For Loukos, whose work as artistic director of the Lyon Opera Ballet was instrumental in bringing Preljocaj to celebrity status in France, humor and playfulness are two elements that distinguish French dance today. In France, abstraction does still exist, but there is also a Latin element, a wittiness, a German-influenced theatricality intrinsic to the choreographers' work, he said.
"One can still see the influence of postmodernism in the construction of the pieces and the choreographic structure," Loukos said, "but the approach today is so personal, one can't easily categorize their current creations."
One example of that playfulness can be seen in the work of Philippe Decoufle, who has remained the most loyal to the teachings of Nikolais, under whom he studied at the CNDC in Angers. Like "Nik," Decoufle uses mesmerizing special effects, body-deforming costumes and video clips. His approach is based on illusion and magic, as in his latest multimedia extravaganza, the vaudevillian Shazam!, which his company, DCA, will be presenting at the Brooklyn Academy of Music.
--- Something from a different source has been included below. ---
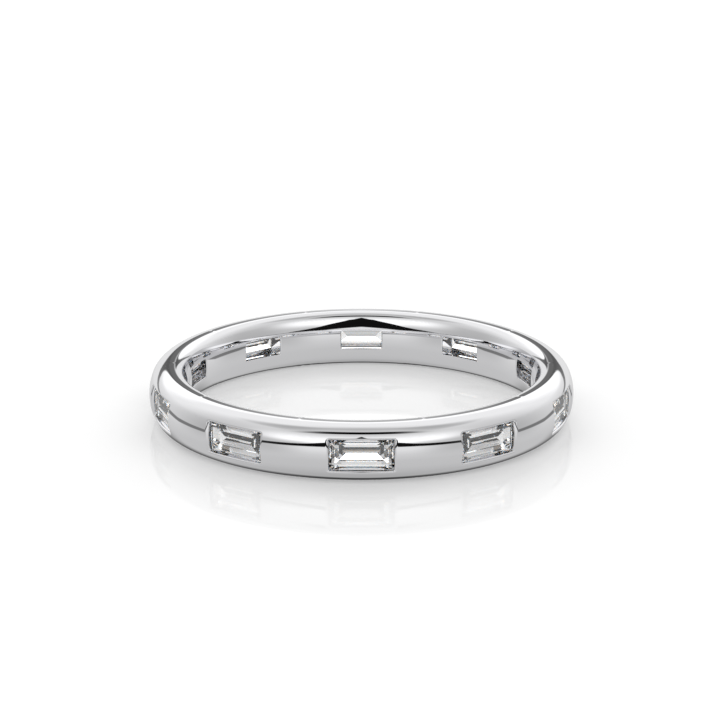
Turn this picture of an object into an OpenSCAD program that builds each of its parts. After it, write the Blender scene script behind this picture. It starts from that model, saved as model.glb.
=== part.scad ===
// Baguette band: a court-shaped finger ring with step-cut stones let into windows round it.
// The ring lies flat: its axis is Z, its lower rim is on z = 0, and the first stone faces -Y.

/* [Band] */
// Inner diameter at the middle of the band, where the finger touches it
finger_d = 17.3; // [16:0.1:20]
// Thickness of the wall at the middle of the band
wall_t = 1.88; // [1.82:0.01:2]
// Height of the band along the finger
band_h = 2.82; // [2.7:0.01:2.9]
// Radius of the domed outer face, seen in section
dome_r = 2.32; // [2.2:0.02:2.6]
// Radius of the shoulders between the domed face and the rims, seen in section
shoulder_r = 0.91; // [0.85:0.01:0.95]
// Radius of the softly domed inner face, seen in section
comfort_r = 3.4; // [3:0.1:4]
// Radius of the rounding between the inner face and the rims
inner_edge_r = 0.5; // [0.4:0.01:0.6]

/* [Stones] */
// How many stones are spaced evenly round the band
stone_count = 10; // [6:1:12]
// Length of a stone along the band
stone_l = 3; // [2.8:0.02:3.2]
// Width of a stone along the finger
stone_w = 1.46; // [1.4:0.02:1.6]
// Depth of a stone's flat table below the crest of the band
table_recess = 0.25; // [0.2:0.01:0.32]
// Height of a stone from its girdle up to its table
crown_h = 0.2; // [0.1:0.01:0.22]
// Width of the sloping border round the table
crown_inset = 0.2; // [0.15:0.01:0.25]
// Height of the thin upright edge round a stone
girdle_h = 0.04; // [0.03:0.01:0.06]
// Depth of a stone from its girdle down to its keel
pavilion_h = 0.74; // [0.7:0.01:0.8]
// Length of the keel, the straight edge at the bottom of a stone
keel_l = 1.46; // [1.4:0.02:1.6]

/* [Windows] */
// Gap between a stone and the metal round it
stone_gap = 0.02; // [0.01:0.005:0.03]
// Depth of the straight seat below a stone's girdle
seat_h = 0.08; // [0.05:0.01:0.12]
// Height of the straight wall above a stone's girdle, up to the bevel round the window's mouth
lip_h = 0.08; // [0.05:0.01:0.15]
// Length of the opening through to the finger
inner_l = 2.14; // [2.1:0.02:2.3]
// Width of the opening through to the finger
inner_w = 0.95; // [0.7:0.01:1.1]
// Depth of the straight part of that opening, from the inner face
inner_depth = 0.76; // [0.5:0.01:0.8]

/* [Hidden] */
$fn = 96;
half_h = band_h / 2;
inner_r = finger_d / 2;
outer_r = inner_r + wall_t;

// Centres of the section's arcs, as [distance from the axis, height above the middle]
dome_c = [outer_r - dome_r, 0];
shoulder_z = half_h - shoulder_r;
shoulder_c = [dome_c[0] + sqrt(pow(dome_r - shoulder_r, 2) - pow(shoulder_z, 2)), shoulder_z];
comfort_c = [inner_r + comfort_r, 0];
inner_edge_z = half_h - inner_edge_r;
inner_edge_c = [comfort_c[0] - sqrt(pow(comfort_r - inner_edge_r, 2) - pow(inner_edge_z, 2)), inner_edge_z];

// Directions, from the arcs' centres, of the points where one arc runs into the next
dome_end = atan2(shoulder_c[1], shoulder_c[0] - dome_c[0]);
comfort_end = atan2(inner_edge_c[1], inner_edge_c[0] - comfort_c[0]);

// Distances from the axis of a stone's levels, with the keel nearest the finger
table_r = outer_r - table_recess;
girdle_top_r = table_r - crown_h;
girdle_r = girdle_top_r - girdle_h;
keel_r = girdle_r - pavilion_h;

// Steps of the pavilion between girdle and keel: part of the half width, part of the depth
STEP_WIDTH = 0;
STEP_DEPTH = 1;
pavilion_steps = [
    [0.7, 0.43],
    [0.43, 0.77]
];

// Steps of the crown between girdle and table: part of the inset, part of the height
crown_steps = [
    [0.41, 0.57]
];

// Window levels from the axis: inside the finger hole, the ledge, the seat's foot, the mouth
// where the bevel starts, and clear of the crest
finger_side_r = inner_r - 1;
ledge_r = inner_r + inner_depth;
seat_r = girdle_r - seat_h;
mouth_r = girdle_top_r + lip_h;
clear_r = outer_r + 1;

// What lies outside an arc of radius r about c, between two directions, out to 3 r
module outside(c, r, a0, a1) {
    translate(c)
        difference() {
            polygon([[0, 0], 3 * r * [cos(a0), sin(a0)], 3 * r * [cos(a1), sin(a1)]]);
            circle(r = r);
        }
}

// What lies outside the two roundings of the upper half of the section
module outside_upper_roundings() {
    outside(shoulder_c, shoulder_r, dome_end, 90);
    outside(inner_edge_c, inner_edge_r, 90, comfort_end);
}

// Court section: domed outside, softly domed inside, with narrow flat rims
module section() {
    difference() {
        translate([inner_r, -half_h]) square([wall_t, band_h]);
        outside(dome_c, dome_r, -dome_end, dome_end);
        outside(comfort_c, comfort_r, comfort_end, 360 - comfort_end);
        outside_upper_roundings();
        mirror([0, 1]) outside_upper_roundings();
    }
}

// Outline of a window across one of its directions: half widths against distance from the axis
module window_outline(inner, outer) {
    seat = outer / 2 + stone_gap;
    half_widths = [
        [inner / 2, finger_side_r],
        [inner / 2, ledge_r],
        [seat, seat_r],
        [seat, mouth_r],
        [seat + clear_r - mouth_r, clear_r]
    ];
    last = len(half_widths) - 1;
    polygon(concat(
        half_widths,
        [for (i = [last : -1 : 0]) [-half_widths[i][0], half_widths[i][1]]]
    ));
}

// Window for the stone that faces -Y: what both of its outlines hold, right through the band
module window() {
    rotate([0, 0, 180])
        intersection() {
            linear_extrude(height = 2 * band_h, center = true)
                window_outline(inner_l, stone_l);
            rotate([0, 90, 0])
                linear_extrude(height = 2 * outer_r, center = true)
                    window_outline(inner_w, stone_w);
        }
}

// Corners of a rectangle l by w at distance r from the axis, for the stone that faces -Y
function corners(l, w, r) = [
    [-l / 2, -r, -w / 2],
    [l / 2, -r, -w / 2],
    [l / 2, -r, w / 2],
    [-l / 2, -r, w / 2]
];

// Levels of the crown from the table down to the girdle
crown_levels = [
    corners(stone_l - 2 * crown_inset, stone_w - 2 * crown_inset, table_r),
    for (s = crown_steps)
        corners(
            stone_l - 2 * crown_inset * s[STEP_WIDTH],
            stone_w - 2 * crown_inset * s[STEP_WIDTH],
            girdle_top_r + crown_h * s[STEP_DEPTH]
        ),
    corners(stone_l, stone_w, girdle_top_r)
];

// Levels of the pavilion from the girdle down to the last step above the keel
pavilion_levels = [
    corners(stone_l, stone_w, girdle_r),
    for (s = pavilion_steps)
        corners(
            keel_l + (stone_l - keel_l) * s[STEP_WIDTH],
            stone_w * s[STEP_WIDTH],
            girdle_r - pavilion_h * s[STEP_DEPTH]
        )
];

// Step-cut stone: a table, stepped facets down to a girdle, and stepped facets to a keel
module stone() {
    levels = concat(crown_levels, pavilion_levels);
    below = 4 * len(levels);
    keel = [[-keel_l / 2, -keel_r, 0], [keel_l / 2, -keel_r, 0]];
    points = concat([for (level = levels) each level], keel);
    sides = [
        for (k = [0 : len(levels) - 2], j = [0 : 3])
            let (a = 4 * k + j, b = 4 * k + (j + 1) % 4)
                [a, b, b + 4, a + 4]
    ];
    last = below - 4;
    keel_facets = [
        [last, last + 1, below + 1, below],
        [last + 1, last + 2, below + 1],
        [last + 2, last + 3, below, below + 1],
        [last + 3, last, below]
    ];
    polyhedron(points = points, faces = concat([[3, 2, 1, 0]], sides, keel_facets));
}

// Band of polished white metal with a window for each stone
module band() {
    color([0.86, 0.86, 0.88])
        translate([0, 0, half_h])
            difference() {
                rotate_extrude() section();
                for (i = [1 : stone_count])
                    rotate([0, 0, (i - 1) * 360 / stone_count]) window();
            }
}

// Stone number i, counted round the band from the one that faces -Y
module baguette(i) {
    color([0.93, 0.96, 0.98])
        translate([0, 0, half_h])
            rotate([0, 0, (i - 1) * 360 / stone_count]) stone();
}

band();
for (i = [1 : stone_count])
    baguette(i);
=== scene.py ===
import bpy
import numpy as np
from bpy.props import FloatProperty, FloatVectorProperty, IntProperty, PointerProperty
from bpy.types import Operator, Panel, PropertyGroup
from mathutils import Euler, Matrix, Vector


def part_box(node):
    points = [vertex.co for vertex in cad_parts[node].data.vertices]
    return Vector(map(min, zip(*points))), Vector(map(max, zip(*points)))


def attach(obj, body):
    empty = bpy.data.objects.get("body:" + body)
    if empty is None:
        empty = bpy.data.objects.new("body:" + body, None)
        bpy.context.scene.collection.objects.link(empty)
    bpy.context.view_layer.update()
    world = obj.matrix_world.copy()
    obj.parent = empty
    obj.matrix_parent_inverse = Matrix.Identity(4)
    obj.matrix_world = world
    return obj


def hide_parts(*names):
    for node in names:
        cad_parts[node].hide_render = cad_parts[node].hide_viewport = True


bl_info = {
    "name": "Baguette Band",
    "version": (1, 0, 0),
    "blender": (4, 5, 0),
    "location": "View3D > Sidebar > Ring",
    "description": "Makes a polished band with baguette stones let into windows, on a white table",
    "category": "Add Mesh",
}

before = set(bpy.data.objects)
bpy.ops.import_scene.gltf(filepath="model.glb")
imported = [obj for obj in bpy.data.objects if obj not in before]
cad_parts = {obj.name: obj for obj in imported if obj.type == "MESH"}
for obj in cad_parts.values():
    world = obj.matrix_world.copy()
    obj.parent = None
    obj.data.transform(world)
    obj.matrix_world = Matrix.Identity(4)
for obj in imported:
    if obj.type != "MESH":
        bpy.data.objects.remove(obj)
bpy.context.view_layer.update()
BAND_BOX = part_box("band")
STONES = sorted(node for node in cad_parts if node.startswith("baguette_"))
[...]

Decoufle differs from Nikolais through his passion for the circus, a discipline that first attracted him early in the 1970s. "I always wanted to be on stage," said Decoufle, "and the circus was the perfect place to start." He evolved from the circus to dance during the early years of his career when dance was exploding onto the scene in France, yet the circus arts remain essential to Decoufle's style, an "acrobatic circus touch, funny, childlike and burlesque!" Loukos said.